The soundtrack of the film is composed by Ashutosh Phatak, commonly known as Ashu, from Blue Frog Media and the lyrics were penned by Irshad Kamil. The soundtrack is composed of seven songs. The music released on 23 July 2010.

===Track list===

| No. | Title | Singer(s) | Length |
|---|---|---|---|
| 1. | "Kehna Hai" | Suzanne D'Mello, Joi Barua | 5:24 |
| 2. | "Kyun Gum Hai Khushiyan" | Ashu, Kirti Sagathia | 5:18 |
| 3. | "Help" | Rana Mazumder, Barkha | 4:54 |
| 4. | "Incubated, Just for Death" | Ashu | 2:12 |
| 5. | "Kehna Hai" (remix) | Suzanne D'Mello, Joi Barua | 5:22 |
| 6. | "Kyun Gum Hai Khushiyan" (remix) | Ashu, Kirti Sagathia | 5:34 |
| 7. | "Help" (remix) | Rana Mazumder, Barkha | 4:55 |

===Reception===
Joginder Tuteja from Bollywood Hungama gave the soundtrack 1/5 stars saying "As expected, Help doesn't have much to offer and hence the reason why one hasn't heard much about it either. Earlier this year, there have been soundtracks that have been created for the horror flicks.

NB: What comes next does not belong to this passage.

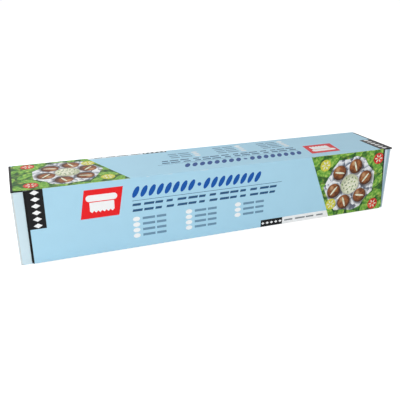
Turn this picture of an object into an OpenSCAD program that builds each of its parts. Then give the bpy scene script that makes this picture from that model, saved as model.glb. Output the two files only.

However, this one is clearly the weakest of all." Tuteja listed one of the reasons of the flop soundtrack was because of bad promotion of the film and the music is nowhere to be found on music stands. "Kehna Hai" was the only song from the soundtrack appreciated by Tuteja. "Due to depressing nature of the song, as conveyed in Irashad Kamil's lyrics, and the way it is sung by Ashu and Kirti Sagathia, you are not much charged", said Tuteja about the track "Kyun Gum Hai Khushiyan". The title track, "Help" was called "ordinary".

However, from an audience point of view, the music was a hit. The film's soundtrack currently has an average of 3.33/5 stars on Bollywood Hungama by user reviews.